First, let's see if Light Helium is stable. To calculate the total mass of the nucleus, we add up all the masses of the nucleons and subtract the total binding energy (that energy is devoted to keeping the nucleus together). Note that the values in the chart are in terms of binding energy per nucleon. For the example of Light Helium, we find the total mass is 2806.414 MeV. If this nucleus were to break apart, it would have decay into Deuterium and a proton. Calculating these masses, we see that they are 1874.626 MeV and 937.28 MeV, respectively. These particles have more energy than Light Helium, meaning that this decay mode is impossible.
Let's turn our attention now to Tritium. Using the same formula, we see the total mass is 2807.939 MeV. If one of the neutrons in its nucleus undergoes beta decay, the resulting particle will be Light Helium, an electron, and an anti-neutrino: a total mass of 2806.925 MeV, less than that of Tritium. This means that Tritium is not a stable isotope of Hydrogen! Measurements confirm this and find its lifetime to be about 12.5 years.

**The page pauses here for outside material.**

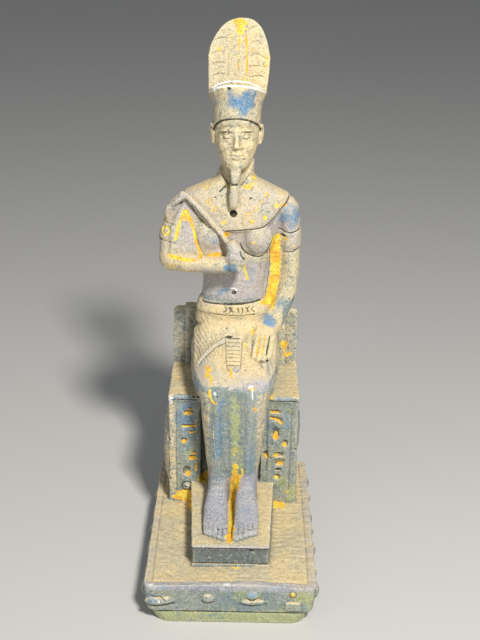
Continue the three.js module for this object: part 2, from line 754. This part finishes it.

In the above example, we presented the total mass of some particles without showing our work. Following the procedure written out in the above paragraph, calculate these masses for yourself! Double-check your calculations with the answers.
When it comes to atoms, there's a lot of moving pieces with a lot of unique properties. We provide a quick-reference chart here detailing the important properties to consider going forward, as well as the pictures and symbols we will use in this unit to represent each particle. Take some time to review this chart before continuing the unit. Keep in mind that the masses are listed as energies, so this value is really mc2.
An important caveat to this picture is the neutrino mass. Neutrinos are predicted to be massless particles by the Standard Model of Particle physics. Additionally, Earth-based and cosmological experiments have confirmed that they can change their flavor if they're given enough time. Hence, we keep the values for neutrinos in this chart as an open question mark.